Dejando a un lado circunstancias de justicia material que podrían haber sido tenidas en cuenta, como ha hecho el propio tribunal en otros casos recientes, tal parecer no solo olvida la soberanía de la junta de socios para pactar una remuneración al administrador si los servicios prestados le hieran merecedor de ello, sino que pasa de puntillas por lo argüido por el abogado de la empresa demandada, que aportó a autos una contestación a consulta de Tributos que consideraba que, en el caso de que un administrador ejerciera su cargo sin percibir remuneración alguna por ello, a efectos de su IRPF habría que valorar tales trabajos a mercado en aplicación de las reglas entre partes vinculadas.
Esto es, lo que se pagó al administrador tomando de forma conservadora la literalidad de lo resuelto previamente por Tributos, paradójicamente se convirtió en una postura arriesgada de la compañía.
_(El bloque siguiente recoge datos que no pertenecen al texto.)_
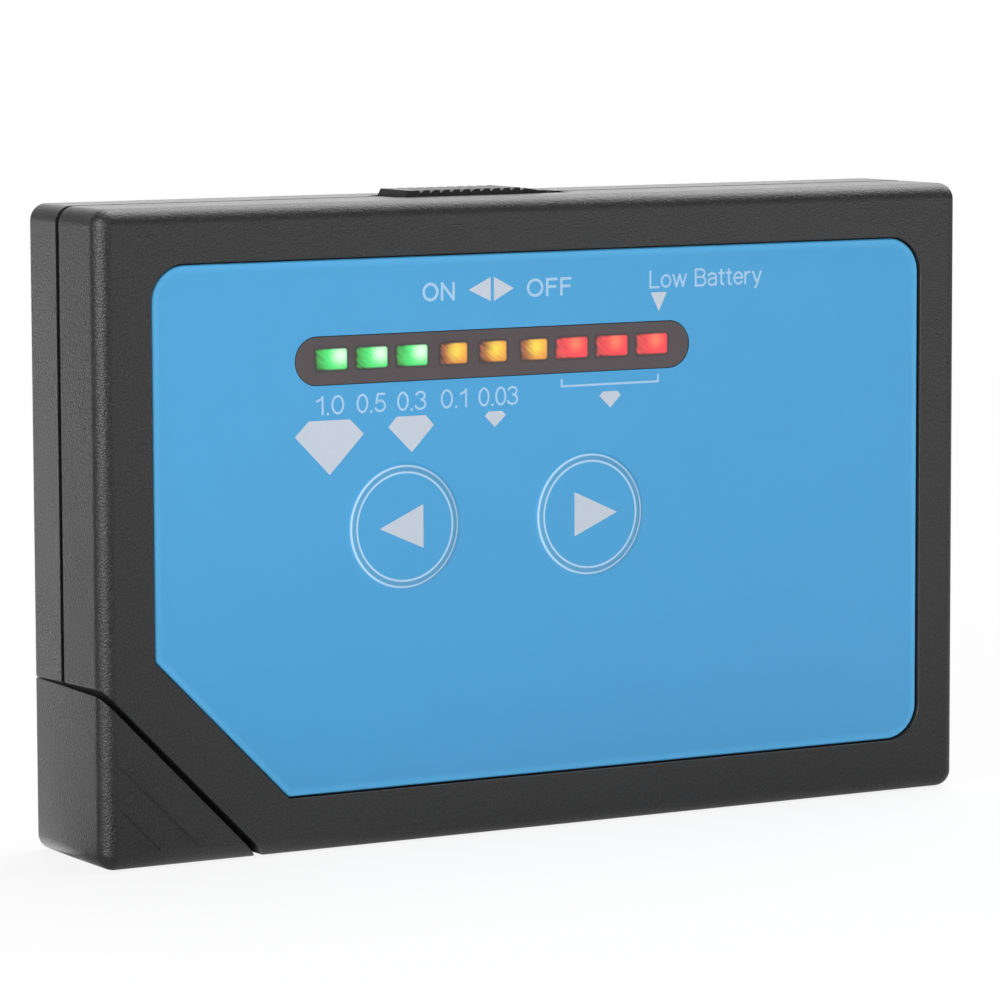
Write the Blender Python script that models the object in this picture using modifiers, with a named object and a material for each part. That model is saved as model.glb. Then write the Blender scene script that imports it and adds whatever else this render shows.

Todo un paradigma de los sinsentidos de nuestro insondable sistema tributario.
Pues bien, el pasado 31 de marzo, el propio TS volvió a juzgar las funciones de dirección ejercidas por un administrador único con cargo no retribuido, si bien desde la perspectiva del cumplimiento de las condiciones para la aplicación de la exención del Impuesto sobre el Patrimonio y, consecuentemente, de una reducción en el Impuesto sobre Donaciones.
La discusión jurídica objeto de debate es de especial trascendencia pues, hasta la fecha, existía una total disparidad de criterio entre los diversos Tribunales Superiores de Justicia, tal y como expone pormenorizada y brillantemente Francisco Adame en su reciente libro “Beneficios fiscales para la transmisión de la empresa familiar en los IP y ISD” –pgs.295 ss- y el Supremo, he aquí lo desconcertante, ahora sí concluye que “la clave para resolver este motivo casacional se halla en la existencia de una real, eficaz y verdadera intervención en las decisiones de la empresa”, considerando que “lo realmente decisivo es que tales funciones impliquen la administración, gestión, dirección coordinación y funcionamiento de la correspondiente organización”.
Obsérvese la incongruencia argumental subyacente, pues lo que no era trascendente en el ámbito del IS, esto es, la relevancia de las funciones realmente ejercidas, pasa a tener la mayor importancia en el IP.
Y es que, si bien es cierto que el debate se centra ahora en un tributo distinto, ello no debería obstar a que la valoración jurídica del hecho debiera ser la misma, superando así el peregrino argumento del principio de estanqueidad del ordenamiento tributario, tal y como propone el magistrado López Candela en una publicación actual.
Así las cosas, el Supremo cierra un debate –el que existía en la jurisprudencia menor en torno a la catalogación de las funciones de dirección en el IP- para abrir uno nuevo, como es si esta nueva resolución supone un cambio de orientación doctrinal en el sentido de estarse al fondo -de las funciones ejercidas- y no a la forma –su previsión estatutaria- también en el IS.
Es seguro que la postura administrativa seguirá la conclusión formalista de la primera resolución del Supremo, acogida ya por resolución del TEAC de 6 de febrero pasado, por un principio pro recaudación siempre presente en el alma liquidadora.
No estaría de más que, en la pretendida reforma tributaria, se solventara este debate de tan poca sutileza doctrinal, con una modificación de la ley de sociedades de capital que previera un tertium genus retributivo que dotara de seguridad jurídica a los pagos realizados a los administradores, gerentes u órganos de dirección.
Solución fácil, sensata y poco controvertida, no apta para el orbe tributario.
Publicado en la revista Iuris & Lex del día 23 de mayo de 2014.